FORMER Governor of Lagos State, Mr Babatunde Fashola, has declared that he is not interested in giving account of his stewardship on the pages of newspapers.
Fashola, who spoke at the 16th Bishop Mike Okonkwo annual lecture in Lagos on Thursday made the declaration in his response to a question during the question and answer session, at the event held at Shell Hall, Muson Centre,  Lagos.

The former governor who was the guest lecturer, spoke on the lecture titled: “The Nigerian political class and the citizens quest for good governance,” made the declaration when he was asked by a reporter to break his silence over the allegations trailing his administration in Lagos State.

However, a mild drama unfolded during the question-and-answer session.
A journalist from The SUN, Mr. Chika Abanobi, noted that Fashola was right to urge Nigerians to hold their leaders accountable.

He, therefore, asked Fashola to respond to the allegations of corruption levelled against him which included the N78m the former governor spent on the personal website.
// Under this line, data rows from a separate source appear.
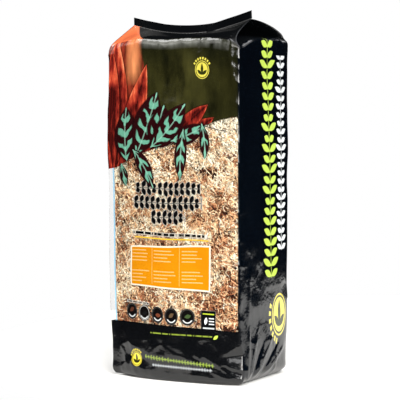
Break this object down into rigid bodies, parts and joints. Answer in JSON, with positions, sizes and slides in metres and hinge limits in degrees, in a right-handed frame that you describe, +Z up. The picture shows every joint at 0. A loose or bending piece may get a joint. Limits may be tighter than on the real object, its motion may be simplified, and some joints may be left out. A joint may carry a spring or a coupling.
{
  "type": "bag of sphagnum moss",
  "caption": "Upright side-gusset film bag with a gable top and a clear front window, filled with dried sphagnum moss.",
  "frame": {"origin": "middle of the flat base, on the surface that the bag stands on", "axes": "+Z up along the bag's height, -Y out of the printed front, +X towards the right side gusset"},
  "size_m": [0.172, 0.1307, 0.42],
  "materials": {
    "printed_film": "gloss printed film, creased",
    "clear_film": "clear gloss film",
    "moss": "dry matte plant fibre",
    "print_ink": "gloss ink printed on clear film"
  },
  "bodies": {
    "root": {"bag_film": "printed_film", "window_film": "clear_film", "moss_fill": "moss"}
  },
  "joints": []
}
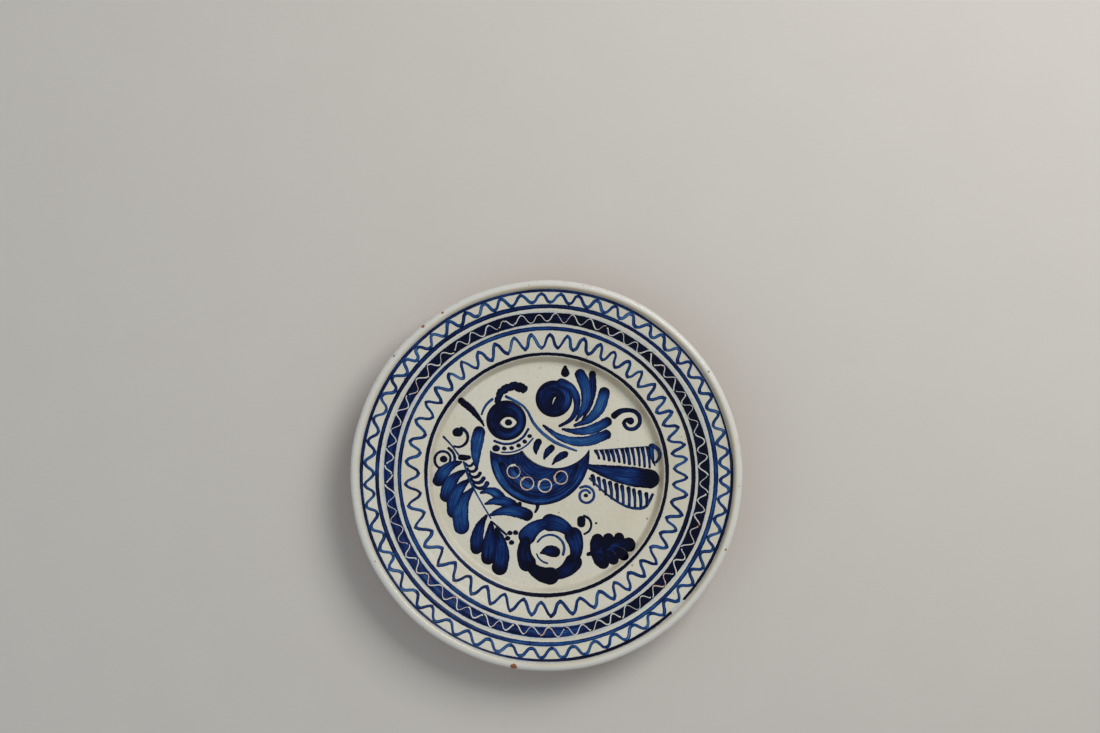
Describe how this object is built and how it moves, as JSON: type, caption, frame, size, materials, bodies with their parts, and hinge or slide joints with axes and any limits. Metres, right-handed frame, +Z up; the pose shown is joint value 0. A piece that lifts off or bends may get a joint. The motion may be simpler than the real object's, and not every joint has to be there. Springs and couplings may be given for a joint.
{
  "type": "hand painted earthenware plate",
  "caption": "Round footed earthenware plate with a shallow well, a sloping flange and a rounded lip, white slipped and painted in cobalt with a folk bird and zigzag rings.",
  "frame": {"origin": "under the middle of the foot ring, on the plane it rests on", "axes": "+Z up out of the painted face, +Y to the top of the painted picture, +X to its right"},
  "size_m": [0.26, 0.26, 0.034],
  "materials": {
    "earthenware": "bare red earthenware with a thin clear glaze",
    "white_slip": "warm white slip under a clear glossy glaze",
    "cobalt_blue": "brushed cobalt under a clear glossy glaze",
    "cobalt_dark": "thick pooled cobalt under a clear glossy glaze"
  },
  "bodies": {
    "root": {"clay_body": "earthenware", "white_slip": "white_slip", "rim_line": "cobalt_blue", "rim_zigzag": "cobalt_blue", "outer_line": "cobalt_blue", "scratched_band": "cobalt_dark", "inner_line": "cobalt_blue", "well_zigzag": "cobalt_blue", "well_line": "cobalt_dark", "bird_head": "cobalt_dark", "bird_eye": "cobalt_dark", "bird_beak": "cobalt_dark", "bird_cheek": "cobalt_blue", "bird_crest": "cobalt_dark", "bird_throat": "cobalt_blue", "bird_collar": "cobalt_blue", "bird_back": "cobalt_blue", "bird_body": "cobalt_dark", "wing_marks": "cobalt_dark", "bird_feet": "cobalt_dark", "crest_scroll": "cobalt_dark", "drop": "cobalt_dark", "plumes": "cobalt_blue", "tail_top": "cobalt_blue", "tail_feather": "cobalt_dark", "tail_bottom": "cobalt_blue", "curl_right": "cobalt_dark", "curl_belly": "cobalt_blue", "curl_low": "cobalt_dark", "curl_left_top": "cobalt_dark", "curl_left": "cobalt_dark", "stem": "cobalt_blue", "stem_hooks": "cobalt_dark", "leaves_left": "cobalt_blue", "leaves_right": "cobalt_blue", "leaves_low": "cobalt_dark", "berries": "cobalt_dark", "flower_petals": "cobalt_dark", "flower_rings": "cobalt_blue", "flower_heart": "cobalt_dark", "oak_leaf": "cobalt_dark"}
  },
  "joints": []
}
Some personalities at the high table, which included the host, Dr. Mike Okonkwo, who is the presiding Bishop of The Redeemed Evangelical Mission, did not feel comfortable when Fashola was put on the spot as some signalled to the journalist to keep shut and sit down.

Popular comedian, Tee A, who was the Master of Ceremony, jibed, “Mr. SUN, continue standing in the Sun.”

Fashola, who was taken aback by the journalist’s audacity, responded, “To the man in The SUN, I don’t respond to allegations on the pages of newspapers.”
“I wont give account of my administration on the pages of newspapers,” Fashola said.

In his lecture, Fashola attributed the success in curtailing the menace of Ebola Virus Disease in Nigeria, to the cremation law his administration has put in place in Lagos.

“When we introduced the cremation law, there were lots of criticism. It got to a stage where  I had to come out and explained to the people that it was necessary that everyone must cremate their dead.

“But, I also let our people know that we have become a global city state, there are people from other parts of the world who are living with us and who cremation is not alien to as it is a way of life. They live here, work here, but when they die, they are taking out of here. Why? Why can”t they be buried here?

Earlier, the chairman of the occasion, Professor George Obiozor, who was also a former Nigerian Ambassador to the US, said it is crucial that a cursory look be taken on Nigerian political evolution from time to time. 
“When we do this, we will know where we are coming from, where we are, and of course, where we are going,” Obiozor said.